» Aim: Search the records for "bends". Copy every line where it appears.

» Entries with parts and joints:
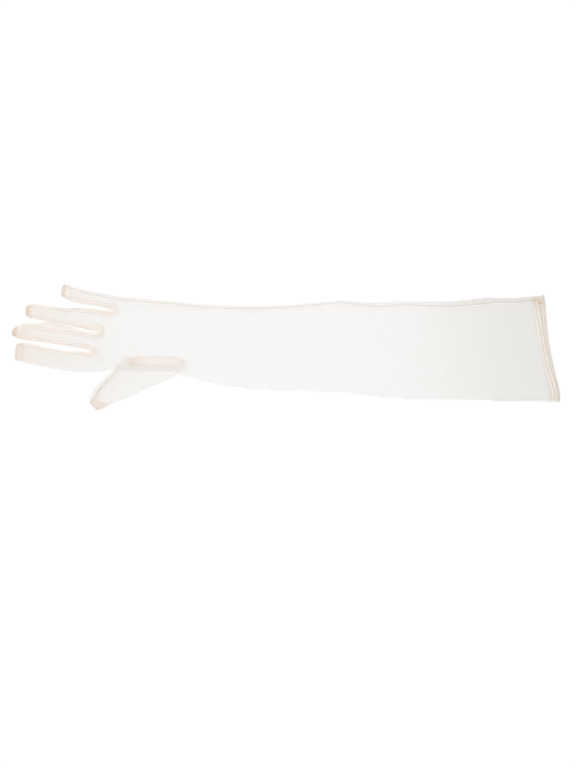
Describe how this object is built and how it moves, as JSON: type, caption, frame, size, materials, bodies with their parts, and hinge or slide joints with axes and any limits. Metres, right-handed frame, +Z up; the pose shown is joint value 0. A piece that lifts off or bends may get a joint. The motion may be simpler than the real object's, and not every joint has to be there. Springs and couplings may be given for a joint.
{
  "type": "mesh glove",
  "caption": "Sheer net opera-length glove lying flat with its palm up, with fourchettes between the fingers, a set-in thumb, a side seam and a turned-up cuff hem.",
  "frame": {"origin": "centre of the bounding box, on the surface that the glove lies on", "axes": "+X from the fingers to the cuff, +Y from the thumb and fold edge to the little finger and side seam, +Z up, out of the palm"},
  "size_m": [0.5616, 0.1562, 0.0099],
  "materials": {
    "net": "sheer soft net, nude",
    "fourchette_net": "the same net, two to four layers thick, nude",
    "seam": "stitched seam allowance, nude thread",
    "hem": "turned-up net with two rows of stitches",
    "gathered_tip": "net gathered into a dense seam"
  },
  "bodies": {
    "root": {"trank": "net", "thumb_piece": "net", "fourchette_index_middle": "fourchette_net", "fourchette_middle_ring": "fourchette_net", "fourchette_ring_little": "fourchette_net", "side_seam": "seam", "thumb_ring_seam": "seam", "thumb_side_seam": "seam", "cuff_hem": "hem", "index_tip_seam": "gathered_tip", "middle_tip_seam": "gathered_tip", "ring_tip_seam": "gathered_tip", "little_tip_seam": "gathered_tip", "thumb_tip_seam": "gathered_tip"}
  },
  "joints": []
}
* * *
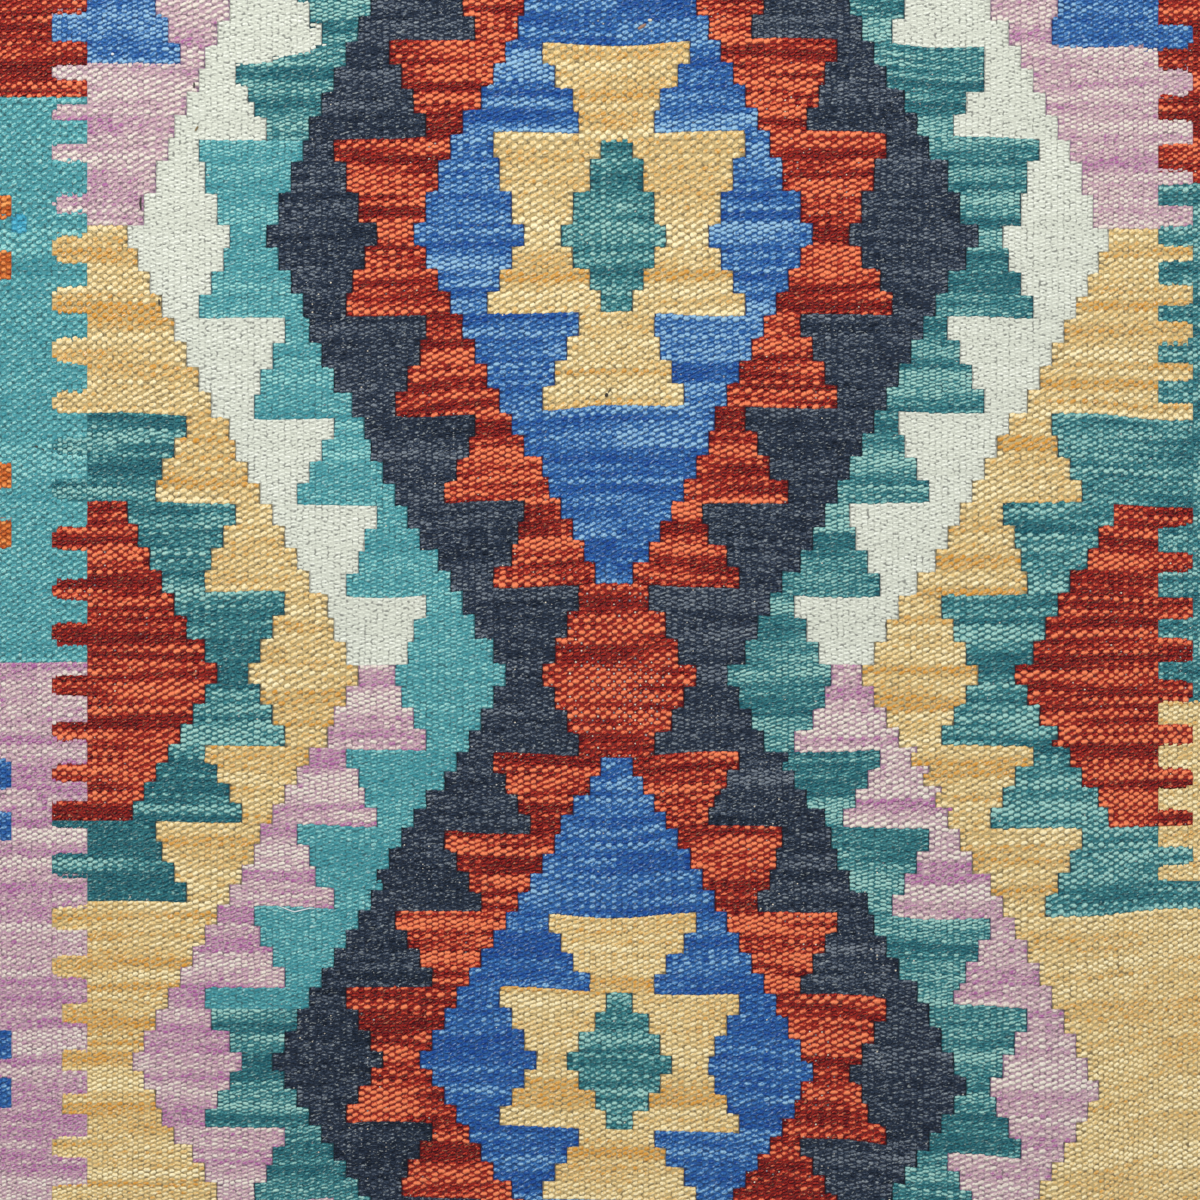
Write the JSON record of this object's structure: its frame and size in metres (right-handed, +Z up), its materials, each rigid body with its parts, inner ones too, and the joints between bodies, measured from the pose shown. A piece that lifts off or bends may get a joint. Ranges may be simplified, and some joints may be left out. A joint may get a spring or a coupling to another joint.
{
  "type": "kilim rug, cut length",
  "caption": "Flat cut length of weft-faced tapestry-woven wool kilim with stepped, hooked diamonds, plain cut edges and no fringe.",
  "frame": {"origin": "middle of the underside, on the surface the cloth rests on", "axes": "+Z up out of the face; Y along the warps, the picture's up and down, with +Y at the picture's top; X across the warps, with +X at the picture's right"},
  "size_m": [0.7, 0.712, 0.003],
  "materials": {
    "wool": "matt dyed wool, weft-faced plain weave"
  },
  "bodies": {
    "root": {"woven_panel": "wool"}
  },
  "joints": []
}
---
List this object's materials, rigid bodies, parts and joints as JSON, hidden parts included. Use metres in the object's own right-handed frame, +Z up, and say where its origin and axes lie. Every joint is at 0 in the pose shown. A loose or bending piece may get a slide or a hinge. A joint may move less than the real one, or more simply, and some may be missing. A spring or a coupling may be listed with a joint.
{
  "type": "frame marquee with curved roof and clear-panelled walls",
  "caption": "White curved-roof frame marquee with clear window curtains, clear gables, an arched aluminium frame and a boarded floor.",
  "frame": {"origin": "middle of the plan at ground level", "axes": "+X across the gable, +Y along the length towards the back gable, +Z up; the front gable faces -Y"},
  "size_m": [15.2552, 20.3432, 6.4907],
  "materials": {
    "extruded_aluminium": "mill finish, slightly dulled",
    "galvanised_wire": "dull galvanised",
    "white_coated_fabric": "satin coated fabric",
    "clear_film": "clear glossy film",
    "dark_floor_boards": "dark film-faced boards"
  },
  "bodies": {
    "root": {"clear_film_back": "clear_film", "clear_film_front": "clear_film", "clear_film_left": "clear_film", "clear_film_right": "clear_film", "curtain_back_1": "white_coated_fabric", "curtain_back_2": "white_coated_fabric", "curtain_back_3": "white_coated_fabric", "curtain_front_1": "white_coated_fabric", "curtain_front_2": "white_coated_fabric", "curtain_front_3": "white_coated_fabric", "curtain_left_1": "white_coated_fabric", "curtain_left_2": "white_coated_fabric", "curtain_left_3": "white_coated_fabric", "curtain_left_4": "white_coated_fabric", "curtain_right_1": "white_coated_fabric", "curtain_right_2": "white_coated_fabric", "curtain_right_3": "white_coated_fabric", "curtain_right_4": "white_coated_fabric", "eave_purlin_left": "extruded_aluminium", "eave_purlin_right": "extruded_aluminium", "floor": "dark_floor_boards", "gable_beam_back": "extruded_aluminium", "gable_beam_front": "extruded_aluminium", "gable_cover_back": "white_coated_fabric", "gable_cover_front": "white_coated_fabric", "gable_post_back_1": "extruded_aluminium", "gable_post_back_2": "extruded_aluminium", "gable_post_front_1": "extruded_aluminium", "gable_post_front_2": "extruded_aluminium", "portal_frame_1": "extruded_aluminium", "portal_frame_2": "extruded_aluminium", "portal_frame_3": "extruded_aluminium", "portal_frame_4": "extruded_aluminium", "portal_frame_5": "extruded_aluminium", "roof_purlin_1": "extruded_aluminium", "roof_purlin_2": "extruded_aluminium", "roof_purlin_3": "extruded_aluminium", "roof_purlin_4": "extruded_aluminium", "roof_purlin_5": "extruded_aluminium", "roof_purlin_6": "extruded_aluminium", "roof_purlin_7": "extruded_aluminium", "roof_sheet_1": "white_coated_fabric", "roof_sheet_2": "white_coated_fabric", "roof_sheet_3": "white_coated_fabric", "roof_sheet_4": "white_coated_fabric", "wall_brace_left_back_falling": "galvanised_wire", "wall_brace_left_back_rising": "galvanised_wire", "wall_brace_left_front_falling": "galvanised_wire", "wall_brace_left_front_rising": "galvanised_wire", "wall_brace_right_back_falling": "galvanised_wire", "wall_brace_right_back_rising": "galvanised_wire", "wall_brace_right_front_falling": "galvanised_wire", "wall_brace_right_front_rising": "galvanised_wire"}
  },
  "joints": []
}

» Answer:
Describe how this object is built and how it moves, as JSON: type, caption, frame, size, materials, bodies with their parts, and hinge or slide joints with axes and any limits. Metres, right-handed frame, +Z up; the pose shown is joint value 0. A piece that lifts off or bends may get a joint. The motion may be simpler than the real object's, and not every joint has to be there. Springs and couplings may be given for a joint.
Write the JSON record of this object's structure: its frame and size in metres (right-handed, +Z up), its materials, each rigid body with its parts, inner ones too, and the joints between bodies, measured from the pose shown. A piece that lifts off or bends may get a joint. Ranges may be simplified, and some joints may be left out. A joint may get a spring or a coupling to another joint.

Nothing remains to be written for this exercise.